Les professionnels des médias estiment qu’ils n’ont pas été consultés quant à ce projet de l’instance et se disent attachés à la mise en œuvre des décrets loi 115 et 116 dont ils n’arrêtent pas de réclamer l’application. Mais Jamel Touir, président de la Commission des instances constitutionnelles au sein de l’ANC, estime que des représentants d’organisations professionnelles ont été déjà entendus par la Commission, en ajoutant que le décret loi 116 sera revu et qu’une nouvelle loi sur l’audiovisuel sera élaborée, en se basant sur le projet que présentera le gouvernement dans les prochaines semaines.
Sommes-nous devant une remise en cause des décrets-lois votés l’année dernière et inscrits déjà dans le Journal Officiel ?
Oui, «car ce sont des lois qui ont été votées dans une phase transitionnelle. Aujourd’hui, on est dans une phase d’élaboration d’une nouvelle Constitution. Donc, tous les décrets lois devraient êtres revus», note Touir. Dans ce cas, tout le travail qui a été effectué auparavant, tombera-t-il à l’eau ? «On s’en inspirera pour prendre les côtés positifs», rétorque-t-il.
Cette situation ne fait qu’alarmer d’avantage les professionnels qui soupçonnent le gouvernement de vouloir tout contrôler et museler de nouveau la presse.
En réaction à tout cela, la mobilisation à l’échelle nationale s’organise.
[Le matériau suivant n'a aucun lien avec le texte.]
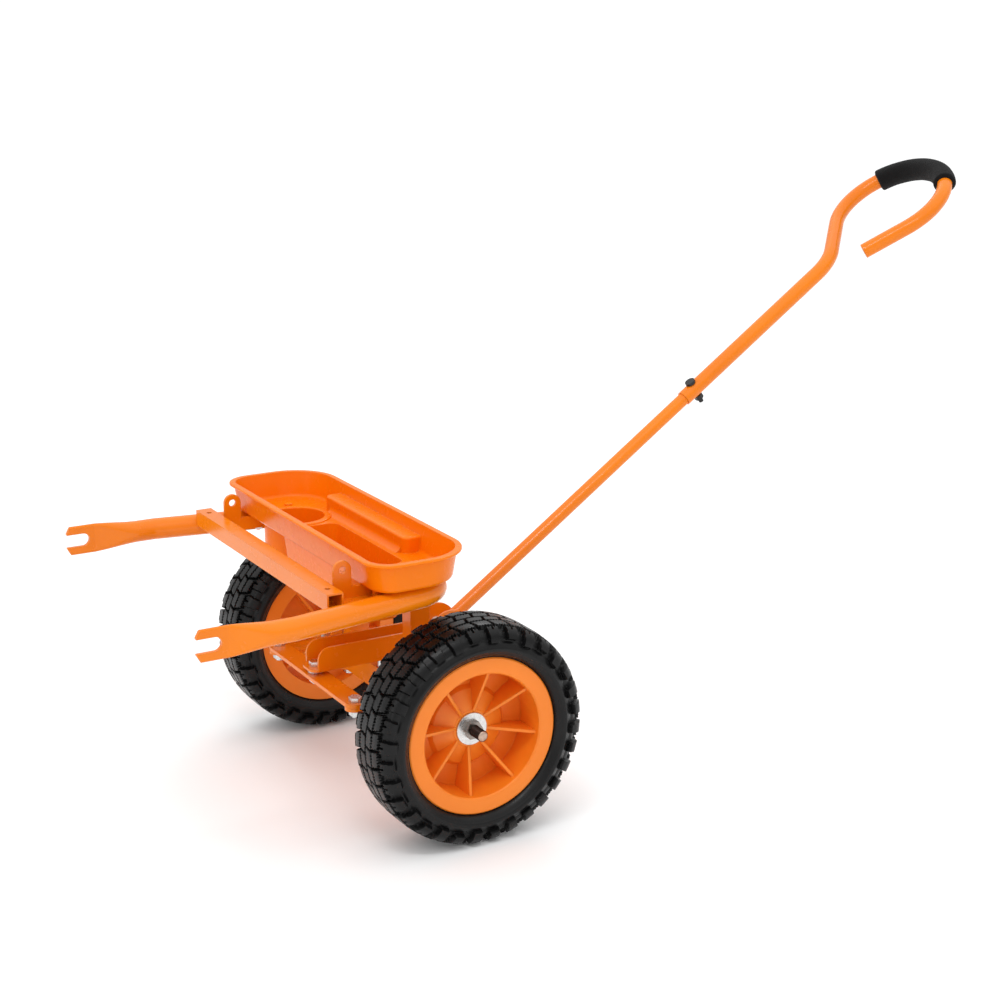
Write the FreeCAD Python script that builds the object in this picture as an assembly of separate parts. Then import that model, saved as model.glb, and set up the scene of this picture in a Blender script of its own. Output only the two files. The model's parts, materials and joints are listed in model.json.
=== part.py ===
import FreeCAD, Part
from FreeCAD import Vector as V
import math, os

os.makedirs("parts", exist_ok=True)

# Steerable two-wheel front axle for a yard cart: U-shaped tube frame with
# slotted fork ends, storage tray, steered wheels and a pull handle.
# Frame: +X forward (towards the handle), +Y left, +Z up, millimetres.
# Origin: floor point midway between the two tyre contacts.

# ---- driving dimensions -------------------------------------------------
TYRE_R = 127.0          # 10 in flat-free tyre
AXLE_Z = TYRE_R         # spindle height
WHEEL_Y = 197.8         # wheel mid-plane
RIM_LIP_R = 90.0
RIM_SEAT_R = 84.0
RIM_HALF_W = 31.8
LIP_W = 5.6
WINDOW_R = 71.0         # inner radius of the flat ring on the rim's face
HUB_FACE = 4.2          # hub's outer face beyond the wheel mid-plane
HUB_BACK = -33.8
TYRE_HALF_W = 41.0
SPINDLE_R = 6.35
RUN = 0.05              # radial running clearance of every pivot
TUBE_R = 12.7           # 1 in frame tube
TUBE_WALL = 2.0
TUBE_Z = 281.3
ARM_Y = 209.0           # fork ends
ARM_X = -208.0          # slight bend of each arm
FRONT_X = -14.0         # front run of the U
FRONT_Y = 174.8
FORK_X0 = -315.0
FORK_X1 = -281.5
FORK_T = 5.0
FORK_HALF = 17.4
SLOT_R = 7.7
SLOT_X = -295.7
KINGPIN_Y = 106.0
KINGPIN_R = 5.0
BEAM_HALF = 15.0
BEAM_Z0, BEAM_Z1 = 105.0, 135.0
BEAM_HALF_LEN = 118.0
ARM_LEN = 94.0          # steering arm, kingpin to tie-rod bolt
PIVOT_X, PIVOT_Z = 72.0, 171.3   # handle hinge
PITCH = math.radians(34.7)
LOWER_R, LOWER_WALL = 8.0, 1.6
UPPER_R, UPPER_WALL = 9.5, 1.4
JOINT_S = 440.0         # through bolt of the two handle tubes
UPPER_S0 = 421.0
LOOP_S, LOOP_R = 810.0, 75.0
GRIP_R = 14.5
TRAY_RIM_Z = 331.0
DECK_Z = 300.0
LEDGE_X, LEDGE_Y0, LEDGE_Y1, LEDGE_Z = -21.5, -90.0, 122.0, 318.5
CUP_X, CUP_Y, CUP_R = -64.6, 112.0, 34.5


# ---- helpers --------------------------------------------------------------
def box(x0, x1, y0, y1, z0, z1):
    return Part.makeBox(x1 - x0, y1 - y0, z1 - z0, V(x0, y0, z0))


def cyl(p, d, r, h):
    return Part.makeCylinder(r, h, V(*p), V(*d))


def ring(p, d, ro, ri, h):
    return cyl(p, d, ro, h).cut(cyl(p, d, ri, h))


def hexa(p, d, af, h):
    d = V(*d).normalize()
    a = V(0, 0, 1) if abs(d.z) < 0.9 else V(1, 0, 0)
    e1 = d.cross(a).normalize()
    e2 = d.cross(e1)
    r = af / math.sqrt(3)
    pts = [V(*p) + e1 * (r * math.cos(math.radians(60 * i))) +
           e2 * (r * math.sin(math.radians(60 * i))) for i in range(7)]
    pts[6] = pts[0]
    return Part.Face(Part.makePolygon(pts)).extrude(d * h)


def my(shape):
    return shape.mirror(V(0, 0, 0), V(0, 1, 0))


def fuse(a, *bs):
    out = a.fuse(list(bs))
    return out.removeSplitter()


def save(name, *shapes):
    solids = []
    for s in shapes:
        solids += s.Solids
    out = solids[0] if len(solids) == 1 else Part.makeCompound(solids)
    for s in solids:
        if not s.isValid() or s.Volume <= 0:
            print("BAD", name)
    out.exportStep("parts/%s.step" % name)
    bb = out.BoundBox
    print("%-22s n=%d vol=%9.1f x %.1f %.1f y %.1f %.1f z %.1f %.1f" % (
        name, len(solids), sum(s.Volume for s in solids) / 1000.0,
        bb.XMin, bb.XMax, bb.YMin, bb.YMax, bb.ZMin, bb.ZMax))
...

Le SNJT compte envoyer à l’Assemblée constituante un autre projet qui ne conteste pas l’existence d’une instance régulatrice du secteur, mais précise ses missions et sa composition, tout en rappelant la nécessité de mettre en œuvre la HAICA. Il compte aussi mobiliser toute la société civile et n’exclut pas le fait d’organiser un sit-in de protestation devant l’ANC.